Tomlin hopes this tour ignites a revival in the church.
“These first steps of Worship Night in America, I pray that they spark an awakening in people’s lives,” Tomlin said. “I hope that it becomes something that when people hear about Worship Night in America, they get excited about it like a normal concert and they say ‘I really want this to come to my city.’ It’s something that I hope goes bigger and goes past me and the dream that I had.”
If anyone can create something that can explode beyond his wildest dreams, it’s Tomlin. His music has been able to transcend him and his intentions to become a part of the “fabric of the church,” –what he calls his greatest success.
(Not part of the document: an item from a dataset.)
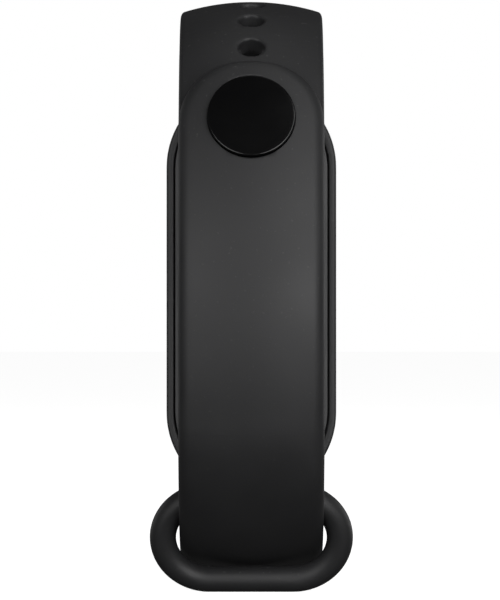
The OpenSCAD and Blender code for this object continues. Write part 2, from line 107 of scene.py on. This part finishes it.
world = bpy.data.worlds.new("studio")
scene.world = world
world.use_nodes = True
nt = world.node_tree
backdrop = nt.nodes["Background"]
backdrop.inputs["Color"].default_value = (1, 1, 1, 1)
room = nt.nodes.new("ShaderNodeBackground")
room.inputs["Color"].default_value = (1, 1, 1, 1)
room.inputs["Strength"].default_value = 0.05
path = nt.nodes.new("ShaderNodeLightPath")
either = nt.nodes.new("ShaderNodeMixShader")
nt.links.new(path.outputs["Is Camera Ray"], either.inputs["Fac"])
nt.links.new(room.outputs["Background"], either.inputs[1])
nt.links.new(backdrop.outputs["Background"], either.inputs[2])
nt.links.new(either.outputs["Shader"], nt.nodes["World Output"].inputs["Surface"])

floor_half = 2.0
floor_mesh = bpy.data.meshes.new("floor")
floor_mesh.from_pydata(
    [(x * floor_half, y * floor_half, cad_box[0][2]) for x, y in ((-1, -1), (1, -1), (1, 1), (-1, 1))],
    [],
    [(0, 1, 2, 3)],
)
floor = bpy.data.objects.new("floor", floor_mesh)
scene.collection.objects.link(floor)
floor.visible_diffuse = False
floor.visible_glossy = False
white_floor = bpy.data.materials.new("white_floor")
white_floor.use_nodes = True
nt = white_floor.node_tree
paper = nt.nodes["Principled BSDF"]
paper.inputs["Roughness"].default_value = 0.9
paper.inputs["Base Color"].default_value = (0.9, 0.9, 0.9, 1)
paper.inputs["Emission Color"].default_value = (1, 1, 1, 1)
paper.inputs["Emission Strength"].default_value = 0.92
floor_mesh.materials.append(white_floor)

# --- Soft rubber, and the effects it shares with other finishes ---
# The straps, the cradle and the ring are one soft thermoplastic rubber, black right through, moulded in a
# finely blasted tool. It has a faint mottle, a fine grain and a little settled dust.


def group(name, inputs, outputs):
    """An empty shader node group with its sockets, and its input and output nodes."""
    tree = bpy.data.node_groups.new(name, "ShaderNodeTree")
    for socket, value in inputs.items():
        tree.interface.new_socket(socket, in_out="INPUT", socket_type="NodeSocketFloat").default_value = value
    for socket, kind in outputs.items():
        tree.interface.new_socket(socket, in_out="OUTPUT", socket_type=kind)
    return tree, tree.nodes.new("NodeGroupInput"), tree.nodes.new("NodeGroupOutput")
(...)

“It’s the thing I’m most proud of because at the end of the day, to have a number one radio song is great, but that lasts about 4 months. Then it’s gone, that song is gone and everyone is looking for the next thing. So, to have songs that find their way into the church and have this staying power and longevity with people, that’s powerful because then it goes beyond you. It’s not attached to you anymore.”
That’s how Tomlin can tell the difference between something he’s done for himself and something God has truly anointed.
“I always say there’s good songs, there’s great songs and then there’s God songs. I’m always looking for the God songs. It’s not like everything I write will be (one) but there’s just something about when God touches a song and uses it and uses it in people’s lives. I’m so grateful for that.”